2011 • 12

La maternité chez les femmes vivant avec le VIH/Sida dans les territoires français d’Amérique : Guadeloupe, Guyane, Martinique, Saint-Martin

Estelle Carde et Dolorès Pourette

Résumé

L’épidémie du VIH/sida, dans les Départements Français d’Amérique (DFA) et la commune de Saint-Martin, se caractérise par des taux d’incidence six fois supérieurs à ceux de la métropole et une transmission hétérosexuelle importante - les femmes y représentent près de la moitié des personnes infectées.

L’objectif de cette recherche était d’analyser les processus de décision, de vécu et de prise en charge de la procréation, pour les femmes vivant avec le VIH/sida dans quatre territoires français de la Caraïbe : la Guyane, Saint-Martin, la Guadeloupe et la Martinique.

Elle a été réalisée en 2009 par entretiens semi-directifs et observations auprès de 41 femmes concernées par la maternité (enceintes, en désir de grossesse, ou ayant eu au moins un enfant depuis leur dépistage) et de 94 professionnels de la santé et du social qui les prennent en charge.
L’analyse a porté sur l’offre de soins, les représentations et les pratiques des femmes, et celles des professionnels.

Sur les quatre terrains, l’absence de maîtrise de leur sexualité caractérise le parcours reproductif des femmes, que leur partenaire soit informé ou non de leur séropositivité, qu’il soit désireux ou non d’avoir un enfant. Les femmes affirment accorder une grande importance à la maternité, en dépit du contexte du VIH, d’où leurs réticences à interrompre une grossesse déjà engagée. Cependant les femmes étrangères et en situation de précarité expriment beaucoup plus rarement un désir d’enfant que les femmes françaises. Alors que les premières ne semblent pas anticiper cet événement, les secondes ne l’envisagent souvent que de façon réfléchie, après avoir dans un premier temps suspendu tout projet de procréation par crainte de la transmission à l’enfant.

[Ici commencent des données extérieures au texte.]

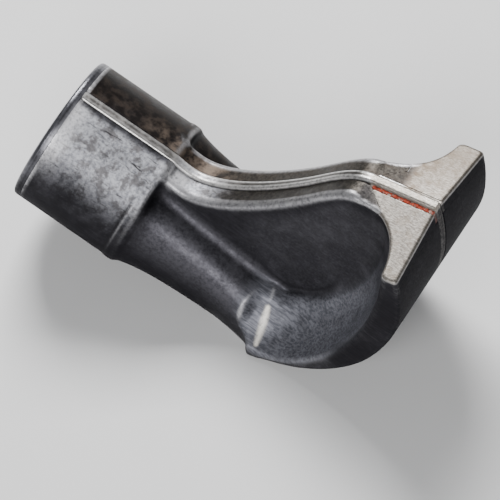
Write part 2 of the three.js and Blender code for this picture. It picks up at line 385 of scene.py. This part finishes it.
# ---------------------------------------------------------------- from a field to a mesh
def surface_net(field, room, step):
    """Closed quad mesh on the zero level of a field, in a room of x, y and z ranges."""
    axes = [np.arange(lo - step * 2, hi + step * 3, step) for lo, hi in room]
    value = field(axes[0][:, None, None], axes[1][None, :, None], axes[2][None, None, :])
    value = np.broadcast_to(value, [len(axis) for axis in axes]).astype(np.float32)
    inside = value < 0
    corners = [(i, j, k) for i in (0, 1) for j in (0, 1) for k in (0, 1)]
    nx, ny, nz = (size - 1 for size in inside.shape)
    count = sum(inside[i:nx + i, j:ny + j, k:nz + k].astype(np.int8) for i, j, k in corners)
    cells = np.argwhere((count > 0) & (count < 8))
    number = np.full(count.shape, -1, np.int64)
    number[tuple(cells.T)] = np.arange(len(cells))
    total = np.zeros((len(cells), 3))
    hits = np.zeros(len(cells))
    for place, start in enumerate(corners):
        for end in corners[place + 1:]:
            if sum(abs(s - e) for s, e in zip(start, end)) != 1:
                continue
            va = value[tuple((cells + start).T)]
            vb = value[tuple((cells + end).T)]
            crossing = (va < 0) != (vb < 0)
            share = np.where(crossing, va / np.where(crossing, va - vb, 1), 0)[:, None]
            total += (np.array(start) + share * (np.array(end) - start)) * crossing[:, None]
            hits += crossing
    origin = np.array([axis[0] for axis in axes])
    verts = origin + (cells + total / hits[:, None]) * step
    quads = []
    for axis in range(3):
        u, v = (axis + 1) % 3, (axis + 2) % 3
        ahead = np.take(inside, range(1, inside.shape[axis]), axis)
        behind = np.take(inside, range(inside.shape[axis] - 1), axis)
        edges = np.argwhere(ahead != behind)
        flip = ahead[tuple(edges.T)]
        step_u, step_v = np.eye(3, dtype=int)[u], np.eye(3, dtype=int)[v]
        ring = [edges - step_u - step_v, edges - step_v, edges, edges - step_u]
        quad = np.column_stack([number[tuple(cell.T)] for cell in ring])
        quad[flip] = quad[flip][:, ::-1]
        quads.append(quad)
    return verts, np.vstack(quads)


def gradient(field, p, reach=0.03):
    parts = []
    for axis in np.eye(3) * reach:
        parts.append((field(*(p + axis).T) - field(*(p - axis).T)) / (2 * reach))
    return np.column_stack(parts)


def limited(move, most):
    length = np.linalg.norm(move, axis=1, keepdims=True)
    return move * np.minimum(1, most / np.maximum(length, 1e-9))


def settle(field, p, step):
    """Moves points onto the zero level, then onto the sharp edges near them."""
    for _ in range(3):
        slope = gradient(field, p)
        push = field(*p.T) / np.maximum((slope ** 2).sum(1), 0.04)
        p = p - limited(slope * push[:, None], 0.4 * step)
    normal = np.eye(3) * 0.08 + np.zeros((len(p), 1, 1))
    pull = np.zeros((len(p), 3))
    for corner in np.array(np.meshgrid(*[(-0.5, 0.5)] * 3)).reshape(3, -1).T * step:
        slope = gradient(field, p + corner)
        level = field(*(p + corner).T) - (slope * corner).sum(1)
        normal += slope[:, :, None] * slope[:, None, :]
        pull -= slope * level[:, None]
    return p + limited(np.linalg.solve(normal, pull[:, :, None])[:, :, 0], 0.5 * step)


def curvature(field, p, reach=0.9):
    """Positive on ridges and negative in hollows, per millimetre."""
    total = sum(field(*(p + axis).T) + field(*(p - axis).T) for axis in np.eye(3) * reach)
    return (total - 6 * field(*p.T)) / reach ** 2


# ---------------------------------------------------------------- marks of wear, and of painted light and shade
def measures_of(form, p, side):
    """What the marks are worked out from, at each point of a surface."""
    x, y, z = p.T
    a = np.abs(y)
    slope = gradient(form, p)
    slope /= np.maximum(np.linalg.norm(slope, axis=1, keepdims=True), 1e-6)
    crown = crown_field(x, a, z, PROUD)
    start = pad_start(a) if side < 0 else RIDGE_START[0] + 7
    return SimpleNamespace(
        x=x, a=a, z=z, crown=crown, near=side < 0, far=side > 0,
        bend=curvature(form, p), up=turn(slope)[:, 2], lit=(slope * PAINTED_LIGHT_WAY).sum(1),
        angle=np.degrees(np.arctan2(y * side, z)), arc=outer_fields(x, z)[1],
        roof=ease(x, start - 0.6, start + (0.6 if side < 0 else 2)),
        inside=ease(x, 66, 73) * (1 - ease(crown, -9, -5)) * ease(a, 7, 10))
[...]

Les femmes étrangères comme les françaises démarrent le plus souvent leur grossesse sans en informer les soignants, et ce malgré les relations le plus souvent bonnes qu’elles entretiennent avec ces derniers.
Le risque de transmission à l’enfant est la principale inquiétude des femmes enceintes, et leur première motivation pour être observantes. Des ruptures de suivi sont néanmoins observées, notamment chez des femmes contraintes de cacher leur séropositivité, y compris à leur partenaire, par crainte de la stigmatisation et du rejet.

Les professionnels sont globalement satisfaits de leur prise en charge, et sont soulagés de pouvoir accompagner un processus qu’ils déconseillaient à leurs patientes il y a encore une quinzaine d’années.

Cette prise en charge est cependant compliquée, en Guyane, par les grandes distances et des difficultés de communication entre les soignants et les patientes étrangères. Par ailleurs, sur les quatre terrains, les professionnels regrettent les difficultés socio-économiques et administratives qui interfèrent sur le suivi médical des femmes et de leurs enfants. Ils mettent en place diverses mesures, passant souvent par la pluridisciplinarité, pour tenter de maintenir le suivi des femmes pendant et entre les grossesses, et pour assurer la prise en charge des nouveaux-nés.

Enfin, l’absence de centre de PMA accessible aux couples concernés par le VIH dans ces territoires et la complexité de l’accès à de tels centres en métropole réduisent considérablement les possibilités de procréation des femmes séropositives ayant un problème de fertilité et/ou dont le conjoint est également séropositif, surtout quand elles sont étrangères.

Le rapport se conclut par une série de recommandations visant l’amélioration des conditions sociales et médicales de la maternité chez les femmes vivant avec le VIH/sida.

Mots-clés

Femmes, VIH/sida, Départements français d’Amérique, maternité, immigration, PTME.